Shanghai third-month copper added 520 yuan to 39,830 ($5,832) yuan a tonne by 0330 GMT, heading towards a more than 2 percent gain for the week.
Copper for three-month delivery on the London Metal Exchange eased $45 to $5,085 a tonne.
LME closed up $75 at $5,130 a tonne on Thursday, marking its third straight day of gains, on creeping optimism about the fate of the global economy with the release of some encouraging U.S. data earlier this week.
But some analysts think the market remains largely directionless.
"The market is pretty volatile due to uncertainty about the economy.
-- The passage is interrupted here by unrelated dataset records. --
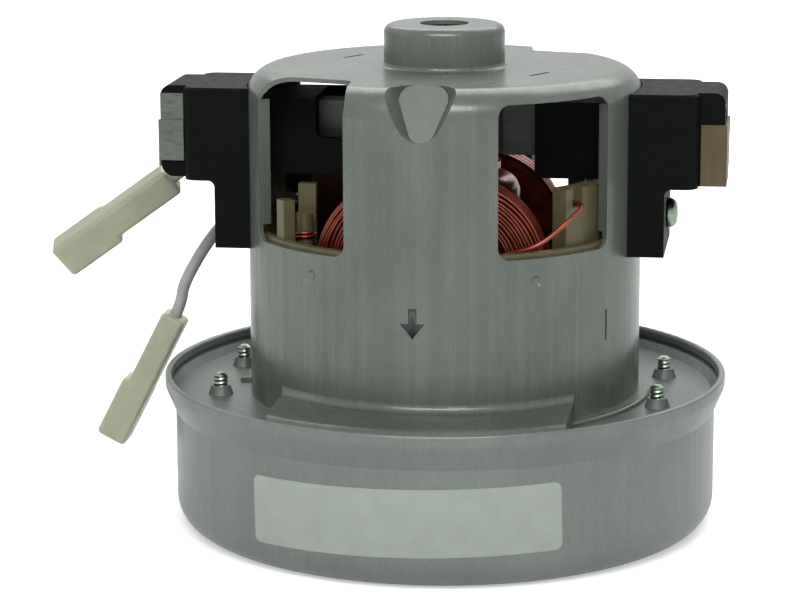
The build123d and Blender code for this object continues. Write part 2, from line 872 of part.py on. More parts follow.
def coil_former():
    """The arched block on a pole that holds the coil's head up."""
    half_width = coil_inner_half_width - former_gap
    top_r = half_width - coil_top_centre_x
    face = outline([
        (-half_width, stack_top_z),
        (half_width, stack_top_z),
        (half_width, coil_top_centre_z + top_r, top_r),
        (-half_width, coil_top_centre_z + top_r, top_r),
    ])
    depth = coil_front_y - wire_pitch - coil_back_y
    former = extrude(Pos(0, -coil_back_y, 0) * (Plane.XZ * face), depth)
    return former - rod(pole_bore_r + air_gap, stack_top_z, can_top_z)


def terminal_block():
    """A curved block behind the window with a slot for a wire."""
    middle = (terminal_block_start + terminal_block_end) / 2
    block = sector([
        (terminal_block_inner_r, stack_top_z),
        (terminal_block_outer_r, stack_top_z),
        (terminal_block_outer_r, terminal_block_z),
        (terminal_block_inner_r, terminal_block_z),
    ], middle, (terminal_block_end - terminal_block_start) / 2)
    depth = (terminal_block_inner_r + terminal_block_outer_r) / 2
    slot = slab(-terminal_slot_width / 2, terminal_slot_width / 2, -(can_r + overrun), -depth,
                terminal_slot_z, terminal_block_z + overrun)
    return block - about_axis(slot, terminal_slot_azimuth)


def wire_posts():
    """The rib and the peg on the other side of the front pole."""
    rib_r = can_bore_r - post_inset
    rib = slab(-post_width / 2, post_width / 2, -rib_r, -(rib_r - post_depth), stack_top_z, post_z)
    peg = Pos(-peg_x, -peg_y, 0) * rod(peg_r, stack_top_z, peg_z)
    back_x = peg_x - peg_back_width / 2
    back = slab(-(back_x + peg_back_width), -back_x, -peg_back_y, -(peg_back_y - peg_back_depth),
                stack_top_z, peg_back_z)
    web_y = peg_y + peg_r
    web = slab(-yoke_inner_r, -peg_web_x, -web_y, -(web_y - peg_web_depth),
               stack_top_z, stack_top_z + insulator_sheet)
    return about_axis(rib, -post_azimuth) + peg + back + web


def lead_heading():
    return Vector(sin(radians(lead_azimuth)), -cos(radians(lead_azimuth)), 0)


def lead_boss(height):
    """The stub that a lead wire leaves the insulator from."""
    heading = lead_heading()
    foot = Vector(lead_start_x, lead_start_y, height) - heading * lead_boss_length
    return extrude(Plane(origin=foot, z_dir=heading) * Circle(lead_boss_r), lead_boss_length)


def upper_field_insulator():
    body = Pos(0, 0, stack_top_z) * extrude(insulator_face(), insulator_sheet)
    rim_r_out = lamination_r - air_gap
    body = body + ring(rim_r_out - insulator_rim, rim_r_out, stack_top_z, insulator_rim_z)
    for pole in (0, turn / 2):
        body = body + about_axis(coil_former(), pole)
        body = body + about_axis(terminal_block(), pole)
        body = body + about_axis(wire_posts(), pole)
    for height in (upper_lead_z, lower_lead_z):
        body = body + lead_boss(height)
    return body


def lower_field_insulator():
    sheet = insulator_sheet - air_gap
    body = Pos(0, 0, stack_bottom_z - sheet) * extrude(insulator_face(), sheet)
    rim_r_out = lamination_r - air_gap
    return body + ring(rim_r_out - insulator_rim, rim_r_out, stack_bottom_z - insulator_rim_z + stack_top_z,
                       stack_bottom_z)


def jumper_wire():
    """The wire from the front coil's foot, up across the window, to the terminal block's slot."""
    points = [Vector(*point) for point in jumper_route]
    return swept_tube(rounded_route(points, "jumper wire"), jumper_d, "jumper wire")


# Brush gear, made on the +X side
def brush_holder():
    seat = rod(can_r + fit_gap, 0, cup_top_z)
    body = slab(core_x, holder_x, -holder_half_width, holder_half_width, holder_bottom_z, holder_top_z)
    upright = body.edges().filter_by(Axis.Z).group_by(Axis.X)[-1]
    body = fillet(upright, holder_round)
    rim = body.faces().sort_by(Axis.Z)[-1].edges()
    body = chamfer(rim, holder_edge)
    leg = slab(core_x, leg_x, -holder_half_width, holder_half_width, leg_bottom_z, holder_bottom_z)
    corner_z = holder_bottom_z - leg_root_round
    root_x = leg_x + leg_root_round
    root = slab(leg_x, root_x, -holder_half_width, holder_half_width, corner_z, holder_bottom_z)
    hollow = Pos(root_x, 0, corner_z) * (Rot(turn / 4, 0, 0) * Cylinder(leg_root_round, can_r * 2))
    nose_side = outline([
        (leg_x, nose_bottom_z),
        (nose_x, nose_bottom_z, nose_bottom_round),
        (nose_x, holder_top_z, nose_top_round),
        (leg_x, holder_top_z),
    ])
    nose = Pos(0, nose_half_width, 0) * extrude(Plane.XZ * nose_side, 2 * nose_half_width)
    outside = body + leg + (root - hollow) + nose
    outside = outside - seat
    core = slab(core_x, holder_x - holder_round, -core_half_width, core_half_width, core_bottom_z, core_top_z)
    wing = slab(wing_x, core_x + overrun, -core_half_width, -(core_half_width - wing_wall),
                core_bottom_z, core_top_z)
    low_wing = outline([
        (wing_x, core_bottom_z),
        (core_x + overrun, core_bottom_z),
        (core_x + overrun, core_top_z),
        (core_x - holder_edge, core_top_z),
        (core_x - holder_edge, wing_cut_z, wing_cut_round),
        (wing_x, wing_cut_z),
    ])
    low_wing = Pos(0, core_half_width, 0) * extrude(Plane.XZ * low_wing, wing_wall)
    holder = outside + core + wing + low_wing
    pocket_y = tube_half_y + fit_gap
    pocket_z = tube_half_z + fit_gap
    pocket = slab(0, nose_x + overrun, -pocket_y, pocket_y, brush_z - pocket_z, brush_z + pocket_z)
    screw_hole = pin_along_x(holder_screw_r + slip_gap, core_x, leg_x + overrun, holder_screw_z)
    return holder - pocket - screw_hole


def brush_tube():
    outer = slab(tube_x, tube_end_x, -tube_half_y, tube_half_y, brush_z - tube_half_z, brush_z + tube_half_z)
    bore_y = tube_half_y - tube_wall
    bore_z = tube_half_z - tube_wall
    bore = slab(0, nose_x + overrun, -bore_y, bore_y, brush_z - bore_z, brush_z + bore_z)
    return outer - bore


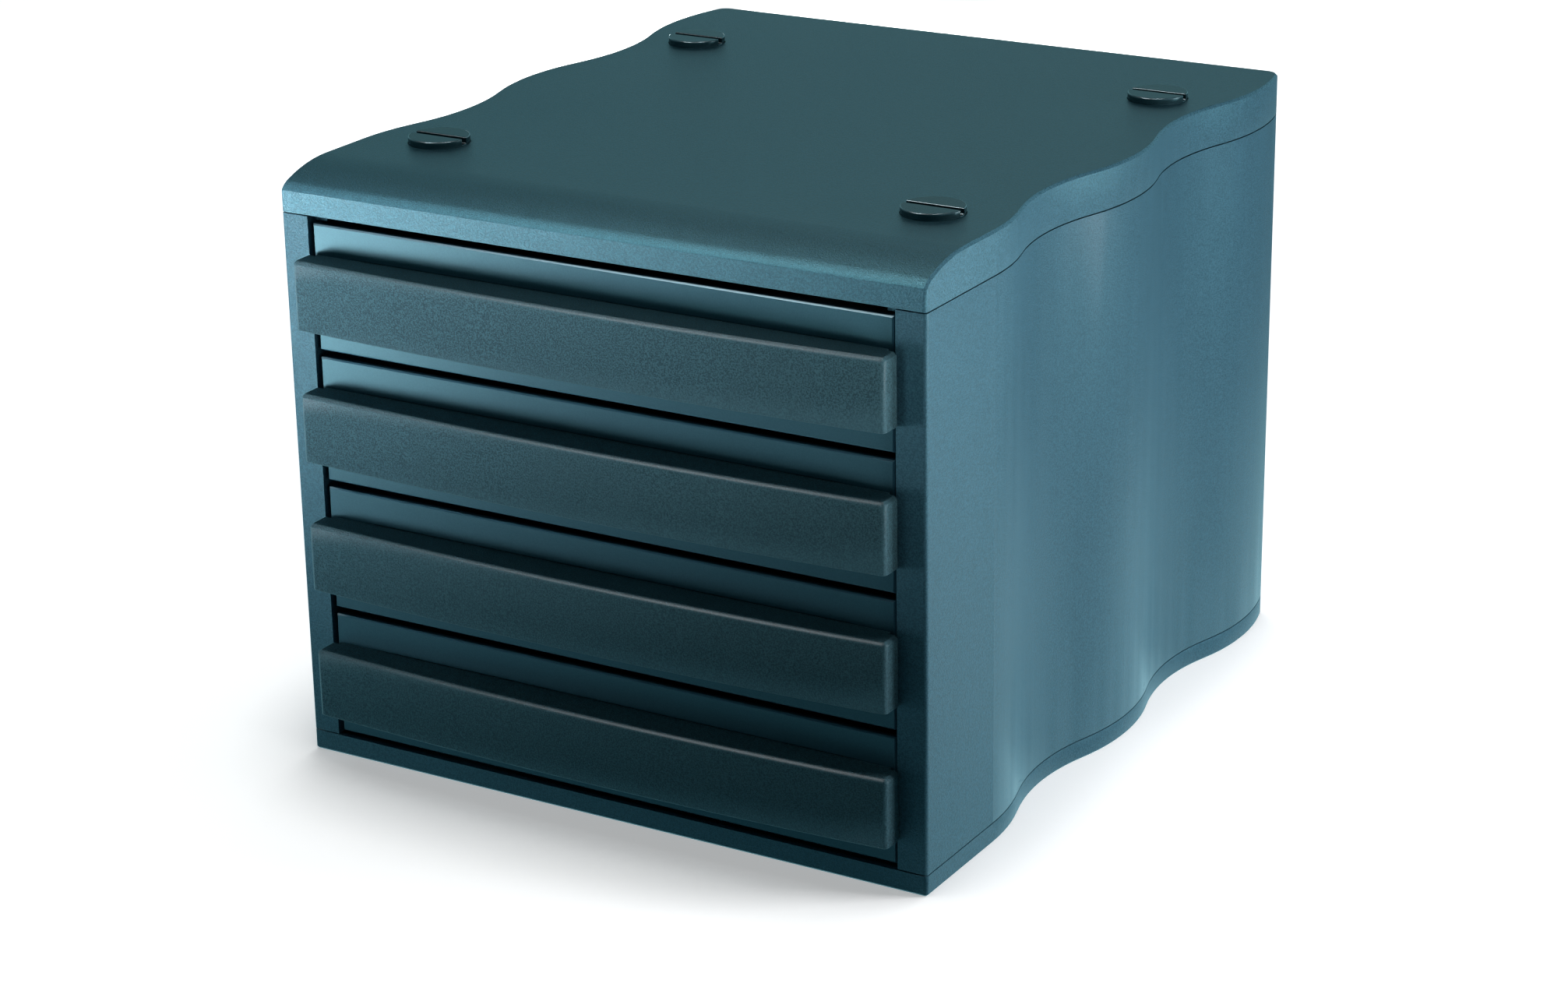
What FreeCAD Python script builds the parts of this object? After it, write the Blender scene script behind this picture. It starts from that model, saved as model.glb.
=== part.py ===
import FreeCAD
import Part
import math
import os

from FreeCAD import Vector

os.makedirs("parts", exist_ok=True)

# A stack of closed letter drawers in a wavy-sided plastic casing.
# Millimetres. Z is up from the desk, the drawers open towards -Y, X runs to the right.

# Casing, outside
width = 285.0
depth = 322.0
height = 245.0
base_height = 8.5
cover_height = 17.4
skin = 2.4
front_corner = 1.5
back_corner = 6.0
seam_gap = 0.5
foot_bevel = 0.9

# Waves down each side: arcs that alternate between bulge and waist
first_bulge = 53.0
last_bulge = 33.0
wave_rise = 8.8
wave_arcs = 5

# Front of the cover: a plain band, then a nose that rolls back to the flat top
band_height = 9.1
nose_radius = 8.0
nose_steep = math.radians(60)
nose_flat = math.radians(22)
edge_bevel = 1.0

# Drawers
drawer_count = 4
column_width = 12.5
panel_gap = 1.4
panel_space = 3.0
panel_start = 1.9
panel_thick = 2.5
panel_recess = 1.3
panel_bevel = 0.6
tray_inset = 6.5
tray_wall = 1.8
tray_floor = 1.5
tray_drop = 5.3
tray_back = 8.0
tray_corner = 5.0
tray_bevel = 2.5
rim_width = 4.9
rim_thick = 2.0
stop_length = 8.0
stop_height = 2.0

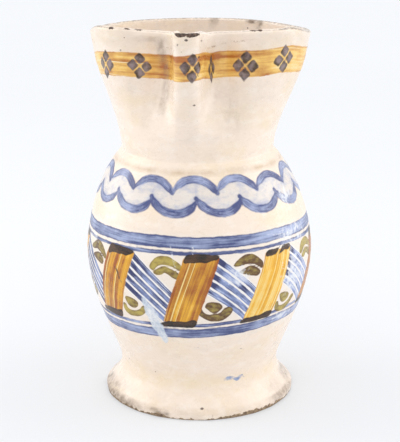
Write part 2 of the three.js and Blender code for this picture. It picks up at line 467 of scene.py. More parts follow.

The leading indicators appear to be very strong but we haven't seen a real recovery on the real economy yet," said Bonnie Liu, an analyst at Macquarie.
"There's a lot of confusion in terms of reading the data and that's the reason why the equity and the commodities markets go up and down over the past 3-4 weeks."
A better economic outlook from the OECD and data showing U.S. durable goods orders rose unexpectedly on Wednesday helped push up copper prices, only to give up some of those gains as caution set in when the Federal Reserve said the economy would remain weak for a time.
On Thursday, there were fresh signs of weakness in the U.S. jobs market, eclipsing figures showing that the recession-hit economy shrank slightly less in the first quarter than previously thought.
The slower demand season in China in the next two months would be another factor that will weigh on commodity prices ahead, said Liu.
"We do start to hear about stocks (of metals) building up in the domestic market, and that's like a threat to commodity prices," she said.